Verses 1-5 serve as background to the main action of the
text. They set the stage for what follows. In Chapter 3, we saw that John the
Baptist’s followers discovered that Jesus and His disciples were becoming more
popular than John and drawing large numbers of people. John’s response is
summarized in his well-known statement of John 3:30, “He must increase, but I
must decrease.” But John’s disciples were not the only ones who had gotten wind
of the surging popularity of Jesus of Nazareth. Verse 1 tells us that the
Pharisees had heard about it too. Jesus knew that they would not react the same
way John did. They would come in and stir up trouble and attempt to bring a
premature end to the divine mission of Jesus. So, He left Judea and went back
to Galilee by way of Samaria .
And coming into the town of Sychar ,
where Jacob’s historic well stood (and still stands today) and where the
Patriarch Joseph is buried, Jesus sat down by the famous well. Soon he was
joined there by a Samaritan woman, and in the course of His interaction with
her, His scandalous grace is put on full display.
Think back to the opening words of this Gospel. John 1:1
says, “In the beginning was the Word, and the Word was with God, and the Word
was God.” John did not begin with a Christmas narrative like Matthew and Luke
did. John gave us, if you will, a prequel.

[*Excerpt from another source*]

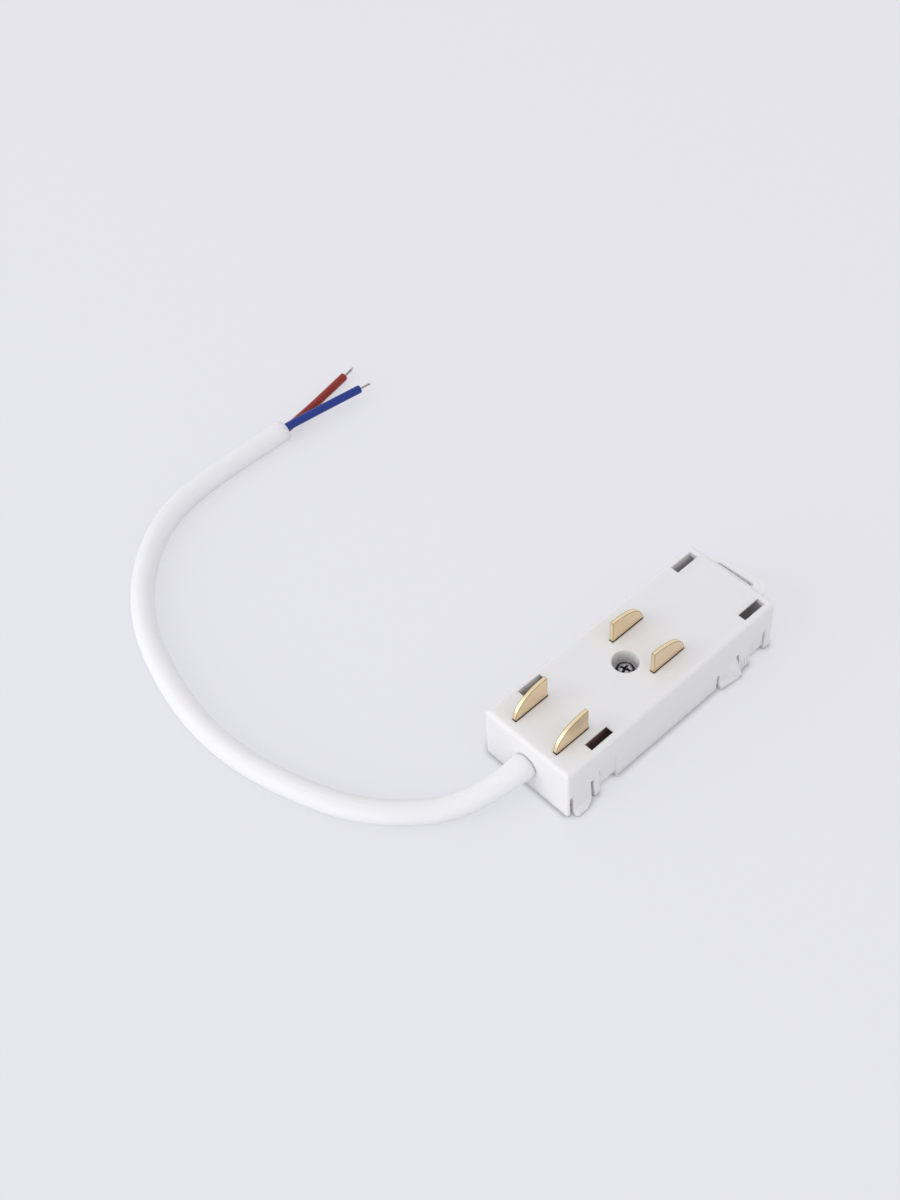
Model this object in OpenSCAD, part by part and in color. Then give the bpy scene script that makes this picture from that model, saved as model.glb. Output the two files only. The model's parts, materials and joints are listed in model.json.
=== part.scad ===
// Power feed for a lighting track: a white moulded housing with four contact blades,
// a base cover, two stamped contact strips and a two-core lead with bared ends.
// Lengths run along X from the cable end, Y is across the track and Z is up.

/* [Housing] */
// Length of the housing along the track
body_l = 64.4; // [62.8:0.2:76]
// Width of the housing across the track
body_w = 24.2; // [23.6:0.2:28]
// Height from the base to the contact face
body_h = 14.4; // [14:0.2:17]
// Thickness of the long side walls
side_wall = 1.4; // [1.1:0.1:1.5]
// Thickness of the two end walls
end_wall = 1; // [0.8:0.1:1.2]
// Thickness of the wall under the contact face
top_wall = 1.6; // [1.2:0.1:2]
// Radius of the four upright corners
corner_r = 0.6; // [0.3:0.1:1.5]
// Radius of the edges round the contact face
edge_r = 1; // [0.3:0.1:1.2]

/* [Contact strips] */
// Thickness of the stamped strip and its blades
strip_t = 0.9; // [0.7:0.05:1]
// Width of the strip's flat web
strip_w = 2.2; // [1.9:0.1:2.4]
// Distance between the mid planes of the two rows of blades
blade_gap = 11.8; // [11.4:0.1:12.6]
// Length of one blade along the track
blade_l = 9.3; // [8:0.1:10]
// Height of a blade above the contact face
blade_h = 6; // [4:0.2:8]
// Distance from the cable end to the first blade
near_blade_x = 2.6; // [2:0.1:3.4]
// Distance from the cable end to the second blade
far_blade_x = 31.8; // [31:0.2:36]
// Clearance round a blade in its slot
slot_gap = 0.15; // [0.05:0.05:0.3]

/* [Windows] */
// Length of a core-out window in the contact face
window_l = 6.5; // [5:0.1:7]
// Width of a window
window_w = 2.1; // [1.6:0.1:2.3]
// Distance from the cable end to the near windows
near_window_x = 8.4; // [8.2:0.1:10]
// Distance from the far end to the far windows
far_window_gap = 1.9; // [1.6:0.1:3]
// Thickness of the face at a window's inner edge
window_lip = 0.5; // [0.4:0.1:0.9]

/* [Side tongues] */
// Height of the slits that free the near tongue
slit_h = 5.9; // [4.6:0.1:6.6]
// Width of the slits beside a tongue
slit_w = 0.8; // [0.4:0.05:0.9]
// Width of the fine slits beside a notch
fine_slit_w = 0.45; // [0.3:0.05:0.6]
// Outward reach of a tongue's barb
tongue_reach = 1.5; // [1:0.1:2.2]
// Thickness of a tongue
tongue_t = 0.9; // [0.7:0.1:1.1]
// Height of the barb's sloping top
barb_h = 1.8; // [1:0.1:2.4]
// Distance from the cable end to the near tongue
near_tongue_x = 1.5; // [1.4:0.1:1.7]
// Length of the near tongue
near_tongue_l = 5.3; // [4:0.1:5.3]
// Distance from the far end to the far tongue
far_tongue_gap = 11.9; // [11.5:0.1:14]
// Length of the far tongue
far_tongue_l = 5.4; // [4:0.1:6]
// Height of the notch under each window
notch_h = 1.8; // [1:0.1:2.2]
// Length of the notch
notch_l = 4.8; // [4:0.1:5]
// Depth of the shallow panel over the notch
panel_d = 0.3; // [0.15:0.05:0.4]

/* [End latch] */
// Reach of the sprung arm beyond the far end
latch_reach = 3; // [2.4:0.1:3.4]
// Thickness of the sprung arm at its tip
latch_t = 1; // [0.7:0.1:1.2]
// Height of the sprung arm
latch_h = 3.2; // [2:0.2:5]

/* [Cover screw] */
// Distance from the cable end to the screw
screw_x = 29.9; // [29:0.1:30.4]
// Diameter of the well over the screw head
well_d = 6.1; // [5.6:0.1:6.4]
// Depth of the screw head's top below the contact face
screw_sink = 2.3; // [1:0.1:3]
// Diameter of the screw head
screw_head_d = 4.6; // [4.2:0.1:5]
// Height of the screw head
screw_head_h = 1.7; // [1.4:0.1:2]
// Diameter of the screw's shank
screw_d = 2.6; // [2.2:0.1:2.9]
// Length of the shank under the head
screw_l = 7.5; // [6:0.5:8]

/* [Base cover] */
// Thickness of the cover plate
cover_t = 1.4; // [1:0.1:1.6]
// Thickness of a snap arm
arm_t = 1; // [0.8:0.1:1.2]
// Overlap of a snap hook on its ledge
hook = 0.6; // [0.4:0.05:0.7]
// Thickness of the plate that holds the strips up
retainer_t = 1.4; // [1:0.1:1.6]

/* [Lead] */
// Outer diameter of the sheath
cord_d = 5.5; // [5:0.1:5.6]
// Outer diameter of one insulated core
core_d = 2.1; // [1.6:0.05:2.1]
// Diameter of the twisted strands in a core
strand_d = 0.55; // [0.4:0.05:0.8]
// Length of the blue core's bared strands at the free end
bare_l = 3.2; // [2:0.2:8]
// Length of the brown core's bared strands at the free end
brown_bare_l = 3.8; // [2:0.2:8]
// Height of the lead's axis where it enters the housing
cord_z = 7.2; // [7:0.1:7.4]

/* [Cord clamp] */
// Distance from the cable end to the middle of the clamp
clamp_x = 17; // [16.5:0.1:17.5]
// Width of the clamp bar along the lead
clamp_w = 4.6; // [4:0.1:5]
// Thickness of the clamp bar
clamp_t = 1.5; // [1.2:0.1:1.7]
// Diameter of a clamp screw's shank
clamp_screw_d = 1.8; // [1.5:0.1:2]

/* [Fits] */
// Clearance between parts that slide together on assembly
fit = 0.1; // [0.05:0.01:0.2]
// Radial clearance of a screw in the hole that it cuts its thread in
thread_gap = 0.02; // [0.01:0.01:0.05]

/* [Hidden] */

$fn = 48;
tiny = 0.01;
over = 1;

white = [0.93, 0.93, 0.94];
inner_white = [0.86, 0.86, 0.87];
phenolic = [0.30, 0.17, 0.13];
gold = [0.83, 0.68, 0.38];
steel = [0.62, 0.63, 0.65];
tin = [0.72, 0.72, 0.70];
blue = [0.13, 0.22, 0.58];
brown = [0.55, 0.17, 0.13];
sleeve_black = [0.08, 0.08, 0.09];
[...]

The story of Jesus doesn’t begin on Christmas Eve. In fact, His story has no
beginning. As the divine Logos, the
living Word of God, Jesus has existed from eternity past. He was “with God,” in
the beginning. But not only was He with God, He, in fact, was God. John 1:3 says that He created
everything that has come into existence, and nothing came into existence apart
from Him. To fully understand Jesus, we need to understand that we are speaking
about the infinite and eternal God of the universe. As God, He is transcendent. It means that He exists outside
of the created universe, above and beyond all in a realm that defies definition
or boundary. But not only do we worship a God who is transcendent, He is also immanent, present everywhere at all
times and always at work sustaining that which He created. He is far off, and
He is near. The great 19th Century Dutch theologian Herman Bavinck
says that God “transcends all space
and location; He is not ‘somewhere,’ yet He fills heaven and earth.[3] And
this has been so from the beginning. But when Jesus came, God came near to
humanity in a way that was qualitatively different. John 1:14 says that this
Word that was with God, and was God, in the beginning, became flesh and dwelt among us. In Jesus Christ, God became man. The prophet Isaiah
foretold His coming and called Him Immanuel,
which means in Hebrew, “God with us.”
Philippians 2:6-7 describes the condescension of the
incarnate Christ: “although He existed in the form of God, did not regard
equality with God a thing to be grasped, but emptied Himself, taking the
form of a bond-servant, and
being made in the likeness of men.” Hebrews 4:15 reminds us that Christ is not
a high priest who “cannot sympathize with our weaknesses,” but is One who has
been “tempted in all things as we are, yet without sin.” In Christ, God took
upon Himself not just the appearance of humanity, or the physical form of
humanity. He took upon Himself a human nature that was subject to the same
weaknesses and experiences that each of us have. We see that on full display in
this text in verses 6-7. After walking for a considerable distance for a day
and a half, Jesus took a seat at Jacob’s well, “being wearied from His
journey.” The “sixth hour” would be noon, the heat of the day. And He was
thirsty, so He asked the stranger at the well to give Him a drink. The God who
is described in Psalm 121:4 as the One who neither slumbers nor sleeps knows what
you feel like when you are weary. The God who is infinite in strength and
power, who can produce water from a rock and springs in the desert, who describes
Himself as the Fountain of Living Water, knows how you feel when you are
thirsty. The God who possesses the earth and all it contains, who says, “every
beast of the forest is Mine, and the cattle on a thousand hills,” knows what it
means to have nothing, and to be reduced to asking of the kindness of strangers
to meet His most basic human need.
This is scandalous
to the unbelieving mindset, to think that God would stoop so low to become a
human, and one of humble means as that. A common objection to the Gospel that
one often hears from Jewish people is, “If you claim that Jesus is God then you
are guilty of making God into a man. That makes you an idol worshiper!”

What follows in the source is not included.